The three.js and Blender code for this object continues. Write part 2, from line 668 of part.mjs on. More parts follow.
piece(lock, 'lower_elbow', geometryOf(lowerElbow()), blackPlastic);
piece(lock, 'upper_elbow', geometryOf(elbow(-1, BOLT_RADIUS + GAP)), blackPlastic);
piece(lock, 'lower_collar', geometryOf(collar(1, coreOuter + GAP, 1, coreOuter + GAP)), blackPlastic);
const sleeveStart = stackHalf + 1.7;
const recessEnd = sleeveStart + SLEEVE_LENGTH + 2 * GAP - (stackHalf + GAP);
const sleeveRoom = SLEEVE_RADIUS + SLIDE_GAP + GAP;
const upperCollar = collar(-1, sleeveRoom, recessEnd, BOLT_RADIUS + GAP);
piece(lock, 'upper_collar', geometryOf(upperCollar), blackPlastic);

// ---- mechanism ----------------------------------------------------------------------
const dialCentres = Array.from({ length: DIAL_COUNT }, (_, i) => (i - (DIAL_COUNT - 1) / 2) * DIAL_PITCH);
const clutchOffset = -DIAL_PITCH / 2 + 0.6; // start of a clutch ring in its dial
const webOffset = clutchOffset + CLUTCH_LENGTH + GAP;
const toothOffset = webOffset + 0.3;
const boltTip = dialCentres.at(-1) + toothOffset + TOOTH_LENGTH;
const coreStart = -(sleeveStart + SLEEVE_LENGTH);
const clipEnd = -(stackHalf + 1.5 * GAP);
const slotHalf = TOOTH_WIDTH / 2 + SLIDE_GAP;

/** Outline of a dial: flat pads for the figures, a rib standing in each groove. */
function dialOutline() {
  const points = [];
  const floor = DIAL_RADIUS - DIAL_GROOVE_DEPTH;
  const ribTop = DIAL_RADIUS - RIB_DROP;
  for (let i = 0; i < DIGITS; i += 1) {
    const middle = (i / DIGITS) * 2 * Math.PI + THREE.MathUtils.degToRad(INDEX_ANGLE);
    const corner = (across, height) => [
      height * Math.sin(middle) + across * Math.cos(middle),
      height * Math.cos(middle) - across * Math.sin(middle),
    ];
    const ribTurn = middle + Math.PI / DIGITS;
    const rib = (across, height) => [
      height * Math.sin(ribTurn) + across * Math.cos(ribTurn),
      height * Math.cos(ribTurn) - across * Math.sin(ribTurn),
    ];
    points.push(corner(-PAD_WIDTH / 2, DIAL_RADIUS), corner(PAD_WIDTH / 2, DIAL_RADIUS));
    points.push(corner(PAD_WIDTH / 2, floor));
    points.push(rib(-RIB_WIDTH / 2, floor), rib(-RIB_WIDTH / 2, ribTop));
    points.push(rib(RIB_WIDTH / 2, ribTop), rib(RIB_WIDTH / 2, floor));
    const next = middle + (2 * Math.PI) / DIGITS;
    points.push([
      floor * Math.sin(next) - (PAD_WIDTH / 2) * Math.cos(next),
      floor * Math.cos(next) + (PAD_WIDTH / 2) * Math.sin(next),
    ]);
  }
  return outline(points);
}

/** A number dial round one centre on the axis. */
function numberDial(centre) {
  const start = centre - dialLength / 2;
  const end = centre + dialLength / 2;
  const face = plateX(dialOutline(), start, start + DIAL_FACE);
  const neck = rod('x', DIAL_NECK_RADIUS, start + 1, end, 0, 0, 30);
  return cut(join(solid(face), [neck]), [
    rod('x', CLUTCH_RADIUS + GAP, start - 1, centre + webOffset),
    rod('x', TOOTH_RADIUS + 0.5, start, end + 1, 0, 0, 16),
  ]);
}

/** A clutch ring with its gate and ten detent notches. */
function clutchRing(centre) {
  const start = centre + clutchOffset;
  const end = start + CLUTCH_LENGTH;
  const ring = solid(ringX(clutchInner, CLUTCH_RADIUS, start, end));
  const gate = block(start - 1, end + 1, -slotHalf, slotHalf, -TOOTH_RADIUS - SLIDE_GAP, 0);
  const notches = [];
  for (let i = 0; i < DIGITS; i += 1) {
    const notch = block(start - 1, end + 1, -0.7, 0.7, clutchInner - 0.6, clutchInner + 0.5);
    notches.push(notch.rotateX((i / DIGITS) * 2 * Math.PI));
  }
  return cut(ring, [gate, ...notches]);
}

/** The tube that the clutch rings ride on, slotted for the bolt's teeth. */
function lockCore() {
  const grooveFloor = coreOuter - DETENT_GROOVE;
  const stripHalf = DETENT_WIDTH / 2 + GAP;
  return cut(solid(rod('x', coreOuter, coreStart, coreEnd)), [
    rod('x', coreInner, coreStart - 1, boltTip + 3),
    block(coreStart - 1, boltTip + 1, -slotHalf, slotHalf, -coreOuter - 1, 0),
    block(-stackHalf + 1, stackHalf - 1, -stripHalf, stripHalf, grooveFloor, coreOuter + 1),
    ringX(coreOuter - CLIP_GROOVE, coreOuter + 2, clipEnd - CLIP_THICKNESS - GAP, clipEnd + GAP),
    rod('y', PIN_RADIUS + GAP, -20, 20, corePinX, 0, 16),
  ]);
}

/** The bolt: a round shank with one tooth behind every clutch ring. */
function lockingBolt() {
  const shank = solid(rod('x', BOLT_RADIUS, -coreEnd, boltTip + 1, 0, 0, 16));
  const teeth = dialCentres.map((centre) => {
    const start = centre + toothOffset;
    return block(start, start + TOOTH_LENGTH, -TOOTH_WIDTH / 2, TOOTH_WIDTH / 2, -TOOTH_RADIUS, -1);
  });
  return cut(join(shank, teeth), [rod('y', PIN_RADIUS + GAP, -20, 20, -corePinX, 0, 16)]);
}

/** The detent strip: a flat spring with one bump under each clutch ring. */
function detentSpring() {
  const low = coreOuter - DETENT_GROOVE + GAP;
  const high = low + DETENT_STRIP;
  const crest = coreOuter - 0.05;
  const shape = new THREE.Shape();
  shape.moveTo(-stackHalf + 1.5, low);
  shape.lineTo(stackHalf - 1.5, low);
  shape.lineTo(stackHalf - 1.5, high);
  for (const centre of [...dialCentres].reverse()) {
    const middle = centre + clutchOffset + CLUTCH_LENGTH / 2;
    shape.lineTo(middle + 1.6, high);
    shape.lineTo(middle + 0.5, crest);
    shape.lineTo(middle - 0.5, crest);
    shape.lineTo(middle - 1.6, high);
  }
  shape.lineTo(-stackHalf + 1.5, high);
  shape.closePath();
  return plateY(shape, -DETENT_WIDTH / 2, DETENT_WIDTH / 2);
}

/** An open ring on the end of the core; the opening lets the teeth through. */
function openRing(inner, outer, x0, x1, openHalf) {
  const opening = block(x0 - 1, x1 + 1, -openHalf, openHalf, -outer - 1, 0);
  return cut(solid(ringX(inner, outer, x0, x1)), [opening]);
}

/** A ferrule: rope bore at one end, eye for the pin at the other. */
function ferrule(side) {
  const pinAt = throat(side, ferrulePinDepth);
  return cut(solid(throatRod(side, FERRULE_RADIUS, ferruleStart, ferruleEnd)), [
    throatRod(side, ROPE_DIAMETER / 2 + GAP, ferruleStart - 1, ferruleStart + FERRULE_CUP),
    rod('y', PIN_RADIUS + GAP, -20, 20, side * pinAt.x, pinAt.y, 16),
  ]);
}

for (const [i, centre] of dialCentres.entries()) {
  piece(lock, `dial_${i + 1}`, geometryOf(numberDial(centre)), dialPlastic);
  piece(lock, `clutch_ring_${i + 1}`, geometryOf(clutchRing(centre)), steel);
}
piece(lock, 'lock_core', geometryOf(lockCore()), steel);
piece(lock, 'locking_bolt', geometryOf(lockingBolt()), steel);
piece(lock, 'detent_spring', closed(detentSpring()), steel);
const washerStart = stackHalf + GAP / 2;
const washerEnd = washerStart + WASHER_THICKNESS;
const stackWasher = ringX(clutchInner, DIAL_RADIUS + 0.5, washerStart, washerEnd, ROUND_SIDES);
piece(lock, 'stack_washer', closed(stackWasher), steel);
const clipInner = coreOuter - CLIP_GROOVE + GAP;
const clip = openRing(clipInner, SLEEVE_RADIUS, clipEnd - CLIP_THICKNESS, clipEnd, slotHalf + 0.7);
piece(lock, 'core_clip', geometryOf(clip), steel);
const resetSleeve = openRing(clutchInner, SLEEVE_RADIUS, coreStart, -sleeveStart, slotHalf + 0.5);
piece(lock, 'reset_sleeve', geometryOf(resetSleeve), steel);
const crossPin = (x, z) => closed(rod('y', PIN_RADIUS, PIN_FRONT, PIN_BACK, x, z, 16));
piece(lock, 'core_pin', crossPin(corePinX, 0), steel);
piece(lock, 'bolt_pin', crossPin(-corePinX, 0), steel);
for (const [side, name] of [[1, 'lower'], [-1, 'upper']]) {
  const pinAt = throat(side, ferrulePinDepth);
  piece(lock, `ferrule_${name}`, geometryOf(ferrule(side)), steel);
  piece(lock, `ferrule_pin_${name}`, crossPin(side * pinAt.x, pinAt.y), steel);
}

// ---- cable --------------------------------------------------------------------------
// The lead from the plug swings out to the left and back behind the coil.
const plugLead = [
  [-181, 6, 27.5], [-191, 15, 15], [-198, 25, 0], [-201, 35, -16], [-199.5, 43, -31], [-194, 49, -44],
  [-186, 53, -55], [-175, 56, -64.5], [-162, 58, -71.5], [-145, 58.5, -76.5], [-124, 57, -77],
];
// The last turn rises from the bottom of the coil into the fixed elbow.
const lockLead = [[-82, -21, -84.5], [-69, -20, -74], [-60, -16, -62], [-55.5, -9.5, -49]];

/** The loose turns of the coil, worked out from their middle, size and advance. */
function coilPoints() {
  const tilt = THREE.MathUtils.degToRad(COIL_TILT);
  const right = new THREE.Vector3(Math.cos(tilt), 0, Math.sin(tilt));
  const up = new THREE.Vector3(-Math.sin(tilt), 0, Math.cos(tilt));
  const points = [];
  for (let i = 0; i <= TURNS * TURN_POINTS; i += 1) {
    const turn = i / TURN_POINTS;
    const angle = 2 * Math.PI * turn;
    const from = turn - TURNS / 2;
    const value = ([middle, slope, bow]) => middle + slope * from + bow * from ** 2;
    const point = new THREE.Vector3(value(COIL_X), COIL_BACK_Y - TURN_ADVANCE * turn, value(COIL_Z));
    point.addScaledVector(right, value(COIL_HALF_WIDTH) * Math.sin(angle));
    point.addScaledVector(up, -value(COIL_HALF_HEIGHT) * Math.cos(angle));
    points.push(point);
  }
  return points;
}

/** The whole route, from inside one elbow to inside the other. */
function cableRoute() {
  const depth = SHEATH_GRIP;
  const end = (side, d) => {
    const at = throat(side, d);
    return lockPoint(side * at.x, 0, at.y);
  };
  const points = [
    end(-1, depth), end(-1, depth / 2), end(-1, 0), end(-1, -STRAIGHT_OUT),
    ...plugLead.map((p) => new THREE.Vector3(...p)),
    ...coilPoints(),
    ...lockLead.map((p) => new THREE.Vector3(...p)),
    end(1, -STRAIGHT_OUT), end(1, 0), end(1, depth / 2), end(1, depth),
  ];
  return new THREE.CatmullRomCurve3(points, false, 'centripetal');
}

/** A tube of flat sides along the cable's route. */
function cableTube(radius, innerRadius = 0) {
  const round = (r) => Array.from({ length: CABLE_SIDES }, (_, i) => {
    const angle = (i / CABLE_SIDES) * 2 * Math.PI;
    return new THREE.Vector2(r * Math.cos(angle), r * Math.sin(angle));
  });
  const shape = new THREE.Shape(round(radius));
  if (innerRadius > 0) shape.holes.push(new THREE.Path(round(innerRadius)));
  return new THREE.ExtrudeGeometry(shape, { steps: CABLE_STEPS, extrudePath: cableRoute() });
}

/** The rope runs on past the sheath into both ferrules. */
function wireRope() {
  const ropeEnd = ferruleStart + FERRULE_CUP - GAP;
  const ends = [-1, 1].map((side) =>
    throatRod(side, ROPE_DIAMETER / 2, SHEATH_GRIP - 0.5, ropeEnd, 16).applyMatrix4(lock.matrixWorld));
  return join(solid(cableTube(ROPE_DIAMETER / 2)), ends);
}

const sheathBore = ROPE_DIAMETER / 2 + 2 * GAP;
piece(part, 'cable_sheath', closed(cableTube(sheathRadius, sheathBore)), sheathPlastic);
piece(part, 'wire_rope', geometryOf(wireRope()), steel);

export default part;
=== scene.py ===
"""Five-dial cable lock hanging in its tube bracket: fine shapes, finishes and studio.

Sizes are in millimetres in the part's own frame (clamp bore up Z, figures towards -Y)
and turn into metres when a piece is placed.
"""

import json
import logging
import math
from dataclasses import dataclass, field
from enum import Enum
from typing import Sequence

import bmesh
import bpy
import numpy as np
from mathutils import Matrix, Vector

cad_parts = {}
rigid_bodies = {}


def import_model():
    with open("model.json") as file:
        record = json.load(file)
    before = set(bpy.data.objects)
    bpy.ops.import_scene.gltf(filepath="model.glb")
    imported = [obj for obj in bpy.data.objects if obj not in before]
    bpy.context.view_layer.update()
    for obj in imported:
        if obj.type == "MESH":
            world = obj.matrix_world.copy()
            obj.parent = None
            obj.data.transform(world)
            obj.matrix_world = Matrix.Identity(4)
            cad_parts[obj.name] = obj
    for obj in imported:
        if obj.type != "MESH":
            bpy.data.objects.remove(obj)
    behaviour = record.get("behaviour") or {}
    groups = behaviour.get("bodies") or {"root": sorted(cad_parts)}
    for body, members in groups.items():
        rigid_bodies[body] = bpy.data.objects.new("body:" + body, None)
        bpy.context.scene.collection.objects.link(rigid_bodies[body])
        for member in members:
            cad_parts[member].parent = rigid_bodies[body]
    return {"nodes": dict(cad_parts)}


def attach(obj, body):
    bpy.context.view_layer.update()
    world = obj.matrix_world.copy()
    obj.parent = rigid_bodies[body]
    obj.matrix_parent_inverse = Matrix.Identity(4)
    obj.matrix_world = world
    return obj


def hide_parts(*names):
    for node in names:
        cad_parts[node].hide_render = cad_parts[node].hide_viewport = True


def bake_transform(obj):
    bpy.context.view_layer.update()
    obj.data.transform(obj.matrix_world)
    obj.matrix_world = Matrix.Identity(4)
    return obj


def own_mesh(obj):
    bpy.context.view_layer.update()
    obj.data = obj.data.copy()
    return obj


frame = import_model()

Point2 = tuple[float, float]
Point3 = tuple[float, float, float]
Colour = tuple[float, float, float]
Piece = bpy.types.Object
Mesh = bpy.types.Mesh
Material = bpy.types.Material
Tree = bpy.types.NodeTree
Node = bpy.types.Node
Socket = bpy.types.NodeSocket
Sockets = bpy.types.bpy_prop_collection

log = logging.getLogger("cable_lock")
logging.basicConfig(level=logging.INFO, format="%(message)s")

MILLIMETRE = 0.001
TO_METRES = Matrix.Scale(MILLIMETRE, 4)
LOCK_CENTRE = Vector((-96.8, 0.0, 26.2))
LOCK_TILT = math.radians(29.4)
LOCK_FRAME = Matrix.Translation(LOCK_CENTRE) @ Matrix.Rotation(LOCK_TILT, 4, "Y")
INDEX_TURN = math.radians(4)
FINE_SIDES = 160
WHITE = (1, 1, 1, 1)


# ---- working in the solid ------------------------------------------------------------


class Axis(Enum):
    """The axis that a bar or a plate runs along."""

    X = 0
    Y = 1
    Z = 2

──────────

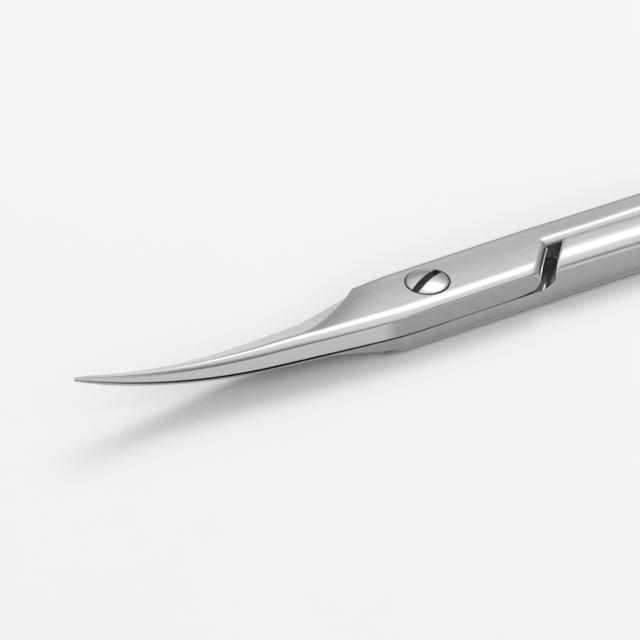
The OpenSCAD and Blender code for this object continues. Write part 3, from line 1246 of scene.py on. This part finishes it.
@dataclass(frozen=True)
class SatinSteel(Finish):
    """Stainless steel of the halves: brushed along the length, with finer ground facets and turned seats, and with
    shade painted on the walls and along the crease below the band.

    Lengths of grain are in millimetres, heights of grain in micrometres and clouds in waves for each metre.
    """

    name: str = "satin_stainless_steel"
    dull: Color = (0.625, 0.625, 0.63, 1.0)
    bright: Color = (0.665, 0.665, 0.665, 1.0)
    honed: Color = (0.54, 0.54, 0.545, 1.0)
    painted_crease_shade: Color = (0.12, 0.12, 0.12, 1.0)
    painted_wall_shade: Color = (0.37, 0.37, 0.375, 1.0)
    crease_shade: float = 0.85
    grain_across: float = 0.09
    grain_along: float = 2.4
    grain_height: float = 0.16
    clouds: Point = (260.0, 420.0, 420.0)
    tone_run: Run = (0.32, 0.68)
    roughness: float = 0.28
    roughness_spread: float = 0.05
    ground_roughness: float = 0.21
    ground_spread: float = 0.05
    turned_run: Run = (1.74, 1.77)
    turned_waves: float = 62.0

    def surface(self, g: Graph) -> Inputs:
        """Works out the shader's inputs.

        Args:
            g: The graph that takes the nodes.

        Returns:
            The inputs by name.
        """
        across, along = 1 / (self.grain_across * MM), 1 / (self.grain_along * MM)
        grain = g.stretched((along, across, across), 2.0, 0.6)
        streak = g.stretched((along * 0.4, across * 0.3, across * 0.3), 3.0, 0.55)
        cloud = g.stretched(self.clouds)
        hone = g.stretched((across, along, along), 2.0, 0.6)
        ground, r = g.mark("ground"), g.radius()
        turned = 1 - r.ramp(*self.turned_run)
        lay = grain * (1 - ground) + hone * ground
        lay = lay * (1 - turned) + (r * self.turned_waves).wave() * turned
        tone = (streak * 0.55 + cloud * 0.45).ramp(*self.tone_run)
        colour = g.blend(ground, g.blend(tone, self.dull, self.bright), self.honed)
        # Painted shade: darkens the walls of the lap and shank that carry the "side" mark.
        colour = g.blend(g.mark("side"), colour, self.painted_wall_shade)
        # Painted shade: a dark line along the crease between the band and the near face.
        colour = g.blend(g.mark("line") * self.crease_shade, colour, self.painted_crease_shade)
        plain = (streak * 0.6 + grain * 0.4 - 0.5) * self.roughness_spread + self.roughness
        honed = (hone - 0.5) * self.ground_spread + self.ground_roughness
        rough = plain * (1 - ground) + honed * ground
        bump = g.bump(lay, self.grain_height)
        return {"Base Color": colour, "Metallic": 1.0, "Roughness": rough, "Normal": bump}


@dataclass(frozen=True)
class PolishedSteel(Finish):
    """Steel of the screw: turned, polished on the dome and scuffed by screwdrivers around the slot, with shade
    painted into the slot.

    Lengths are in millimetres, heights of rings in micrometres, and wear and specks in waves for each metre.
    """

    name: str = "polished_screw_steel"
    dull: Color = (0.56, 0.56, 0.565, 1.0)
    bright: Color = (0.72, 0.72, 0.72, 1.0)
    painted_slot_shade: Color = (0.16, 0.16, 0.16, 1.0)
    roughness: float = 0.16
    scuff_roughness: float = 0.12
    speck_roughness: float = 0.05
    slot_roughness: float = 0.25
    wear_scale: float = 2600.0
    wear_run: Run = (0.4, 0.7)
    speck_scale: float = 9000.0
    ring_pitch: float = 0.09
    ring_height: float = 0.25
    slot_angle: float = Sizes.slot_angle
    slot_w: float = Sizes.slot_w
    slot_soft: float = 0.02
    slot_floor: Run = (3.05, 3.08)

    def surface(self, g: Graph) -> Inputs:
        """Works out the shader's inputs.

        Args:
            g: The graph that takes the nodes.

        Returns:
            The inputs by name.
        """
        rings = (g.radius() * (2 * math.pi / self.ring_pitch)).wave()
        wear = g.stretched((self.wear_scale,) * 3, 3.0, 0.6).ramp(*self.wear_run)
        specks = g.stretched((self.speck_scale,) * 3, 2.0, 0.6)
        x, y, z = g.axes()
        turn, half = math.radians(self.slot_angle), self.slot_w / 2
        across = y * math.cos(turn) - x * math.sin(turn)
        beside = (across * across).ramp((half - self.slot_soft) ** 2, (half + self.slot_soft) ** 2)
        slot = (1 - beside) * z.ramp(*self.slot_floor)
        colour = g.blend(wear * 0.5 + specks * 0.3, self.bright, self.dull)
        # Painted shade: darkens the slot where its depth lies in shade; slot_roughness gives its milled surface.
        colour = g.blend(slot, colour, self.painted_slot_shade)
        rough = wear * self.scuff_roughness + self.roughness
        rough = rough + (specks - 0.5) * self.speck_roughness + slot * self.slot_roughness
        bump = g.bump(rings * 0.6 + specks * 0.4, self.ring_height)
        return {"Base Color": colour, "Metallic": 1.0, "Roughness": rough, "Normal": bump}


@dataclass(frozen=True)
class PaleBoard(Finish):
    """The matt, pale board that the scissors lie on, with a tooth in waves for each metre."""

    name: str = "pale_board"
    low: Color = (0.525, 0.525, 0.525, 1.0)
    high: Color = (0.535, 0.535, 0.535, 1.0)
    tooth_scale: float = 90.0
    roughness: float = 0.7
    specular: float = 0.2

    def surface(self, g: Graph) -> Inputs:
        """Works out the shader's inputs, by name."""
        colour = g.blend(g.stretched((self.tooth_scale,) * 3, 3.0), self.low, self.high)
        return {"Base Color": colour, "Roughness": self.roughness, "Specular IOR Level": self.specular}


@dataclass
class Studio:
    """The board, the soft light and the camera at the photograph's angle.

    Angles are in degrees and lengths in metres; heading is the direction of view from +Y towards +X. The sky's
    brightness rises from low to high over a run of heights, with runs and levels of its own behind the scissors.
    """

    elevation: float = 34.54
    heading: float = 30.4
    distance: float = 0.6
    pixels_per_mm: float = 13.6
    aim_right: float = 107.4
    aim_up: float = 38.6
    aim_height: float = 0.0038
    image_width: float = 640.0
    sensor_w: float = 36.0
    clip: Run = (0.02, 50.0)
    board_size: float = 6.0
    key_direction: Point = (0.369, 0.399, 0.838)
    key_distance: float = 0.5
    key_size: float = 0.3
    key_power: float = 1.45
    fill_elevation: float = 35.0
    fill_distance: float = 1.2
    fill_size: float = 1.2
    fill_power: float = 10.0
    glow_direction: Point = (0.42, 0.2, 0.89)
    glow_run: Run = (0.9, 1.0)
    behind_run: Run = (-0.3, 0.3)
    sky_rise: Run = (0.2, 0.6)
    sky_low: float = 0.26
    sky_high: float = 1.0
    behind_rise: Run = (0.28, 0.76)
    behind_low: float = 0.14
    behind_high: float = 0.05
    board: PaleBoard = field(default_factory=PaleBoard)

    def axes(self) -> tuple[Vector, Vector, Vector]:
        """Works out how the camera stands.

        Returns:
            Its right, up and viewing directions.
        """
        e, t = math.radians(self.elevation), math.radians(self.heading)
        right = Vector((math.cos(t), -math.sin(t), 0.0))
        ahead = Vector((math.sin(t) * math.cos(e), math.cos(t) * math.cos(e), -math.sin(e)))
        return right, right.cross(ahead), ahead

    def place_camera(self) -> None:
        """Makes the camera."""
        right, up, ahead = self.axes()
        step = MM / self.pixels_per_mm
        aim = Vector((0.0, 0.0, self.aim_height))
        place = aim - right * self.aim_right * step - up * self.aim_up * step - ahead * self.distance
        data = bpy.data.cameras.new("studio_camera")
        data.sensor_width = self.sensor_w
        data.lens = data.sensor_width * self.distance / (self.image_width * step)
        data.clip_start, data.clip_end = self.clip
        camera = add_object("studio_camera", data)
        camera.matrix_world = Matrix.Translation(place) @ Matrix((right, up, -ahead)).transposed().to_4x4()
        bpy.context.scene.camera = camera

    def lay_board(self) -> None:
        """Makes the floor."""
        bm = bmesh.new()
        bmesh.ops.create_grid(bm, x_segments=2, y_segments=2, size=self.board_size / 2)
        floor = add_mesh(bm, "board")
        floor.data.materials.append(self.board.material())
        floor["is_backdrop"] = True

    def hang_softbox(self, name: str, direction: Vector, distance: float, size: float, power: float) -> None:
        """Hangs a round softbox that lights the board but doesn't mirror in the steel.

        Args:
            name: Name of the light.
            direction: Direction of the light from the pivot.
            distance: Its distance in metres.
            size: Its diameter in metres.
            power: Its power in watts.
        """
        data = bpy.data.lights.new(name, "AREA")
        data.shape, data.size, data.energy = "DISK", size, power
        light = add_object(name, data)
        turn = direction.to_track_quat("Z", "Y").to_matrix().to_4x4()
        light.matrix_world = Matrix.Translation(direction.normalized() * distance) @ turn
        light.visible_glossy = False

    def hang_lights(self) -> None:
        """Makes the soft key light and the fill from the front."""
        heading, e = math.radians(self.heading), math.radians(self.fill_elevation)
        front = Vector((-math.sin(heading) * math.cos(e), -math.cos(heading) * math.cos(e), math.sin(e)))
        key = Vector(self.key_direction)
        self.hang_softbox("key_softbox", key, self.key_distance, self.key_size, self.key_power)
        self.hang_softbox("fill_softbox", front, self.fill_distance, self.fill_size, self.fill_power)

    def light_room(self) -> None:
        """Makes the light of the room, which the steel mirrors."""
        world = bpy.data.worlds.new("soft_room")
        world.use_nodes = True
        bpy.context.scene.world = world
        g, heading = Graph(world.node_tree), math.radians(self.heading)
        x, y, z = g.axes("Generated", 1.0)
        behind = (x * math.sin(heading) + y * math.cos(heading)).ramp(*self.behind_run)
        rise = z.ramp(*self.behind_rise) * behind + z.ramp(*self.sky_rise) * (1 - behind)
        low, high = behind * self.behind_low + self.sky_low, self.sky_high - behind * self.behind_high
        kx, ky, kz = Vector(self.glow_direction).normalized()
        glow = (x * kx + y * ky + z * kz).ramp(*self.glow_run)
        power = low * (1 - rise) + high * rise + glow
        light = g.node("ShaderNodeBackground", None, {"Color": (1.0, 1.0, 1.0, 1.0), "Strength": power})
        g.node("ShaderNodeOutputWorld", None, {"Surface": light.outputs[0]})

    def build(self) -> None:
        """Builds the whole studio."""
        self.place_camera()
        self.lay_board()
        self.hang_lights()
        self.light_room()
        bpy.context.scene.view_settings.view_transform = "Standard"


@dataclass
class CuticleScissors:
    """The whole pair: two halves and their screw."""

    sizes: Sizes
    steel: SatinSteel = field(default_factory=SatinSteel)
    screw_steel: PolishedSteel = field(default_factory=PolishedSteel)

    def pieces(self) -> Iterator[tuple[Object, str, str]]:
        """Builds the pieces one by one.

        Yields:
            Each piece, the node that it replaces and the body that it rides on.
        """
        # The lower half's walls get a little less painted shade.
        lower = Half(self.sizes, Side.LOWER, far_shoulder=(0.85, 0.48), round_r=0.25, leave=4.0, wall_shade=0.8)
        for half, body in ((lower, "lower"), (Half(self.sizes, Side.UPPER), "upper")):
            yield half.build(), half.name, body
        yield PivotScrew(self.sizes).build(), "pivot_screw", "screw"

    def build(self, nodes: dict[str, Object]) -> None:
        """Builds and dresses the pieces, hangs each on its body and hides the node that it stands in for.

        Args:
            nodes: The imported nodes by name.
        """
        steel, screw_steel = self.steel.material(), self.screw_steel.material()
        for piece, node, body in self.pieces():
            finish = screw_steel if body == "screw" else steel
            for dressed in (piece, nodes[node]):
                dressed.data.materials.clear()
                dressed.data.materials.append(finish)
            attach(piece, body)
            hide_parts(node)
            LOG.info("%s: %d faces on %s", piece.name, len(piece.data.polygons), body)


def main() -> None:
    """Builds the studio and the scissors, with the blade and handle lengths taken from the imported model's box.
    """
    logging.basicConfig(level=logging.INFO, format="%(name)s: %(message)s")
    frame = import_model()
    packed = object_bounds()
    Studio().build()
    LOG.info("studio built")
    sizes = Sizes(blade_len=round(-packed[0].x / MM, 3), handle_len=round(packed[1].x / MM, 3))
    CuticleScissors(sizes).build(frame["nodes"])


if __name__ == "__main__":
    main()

──────────

Everything from the line that contains "both ferrules. */" to the line that contains "for member in" must be transcribed exactly, both end lines included.

▶ [EXPECTED OUTPUT]
/** The rope runs on past the sheath into both ferrules. */
function wireRope() {
  const ropeEnd = ferruleStart + FERRULE_CUP - GAP;
  const ends = [-1, 1].map((side) =>
    throatRod(side, ROPE_DIAMETER / 2, SHEATH_GRIP - 0.5, ropeEnd, 16).applyMatrix4(lock.matrixWorld));
  return join(solid(cableTube(ROPE_DIAMETER / 2)), ends);
}

const sheathBore = ROPE_DIAMETER / 2 + 2 * GAP;
piece(part, 'cable_sheath', closed(cableTube(sheathRadius, sheathBore)), sheathPlastic);
piece(part, 'wire_rope', geometryOf(wireRope()), steel);

export default part;
=== scene.py ===
"""Five-dial cable lock hanging in its tube bracket: fine shapes, finishes and studio.

Sizes are in millimetres in the part's own frame (clamp bore up Z, figures towards -Y)
and turn into metres when a piece is placed.
"""

import json
import logging
import math
from dataclasses import dataclass, field
from enum import Enum
from typing import Sequence

import bmesh
import bpy
import numpy as np
from mathutils import Matrix, Vector

cad_parts = {}
rigid_bodies = {}


def import_model():
    with open("model.json") as file:
        record = json.load(file)
    before = set(bpy.data.objects)
    bpy.ops.import_scene.gltf(filepath="model.glb")
    imported = [obj for obj in bpy.data.objects if obj not in before]
    bpy.context.view_layer.update()
    for obj in imported:
        if obj.type == "MESH":
            world = obj.matrix_world.copy()
            obj.parent = None
            obj.data.transform(world)
            obj.matrix_world = Matrix.Identity(4)
            cad_parts[obj.name] = obj
    for obj in imported:
        if obj.type != "MESH":
            bpy.data.objects.remove(obj)
    behaviour = record.get("behaviour") or {}
    groups = behaviour.get("bodies") or {"root": sorted(cad_parts)}
    for body, members in groups.items():
        rigid_bodies[body] = bpy.data.objects.new("body:" + body, None)
        bpy.context.scene.collection.objects.link(rigid_bodies[body])
        for member in members:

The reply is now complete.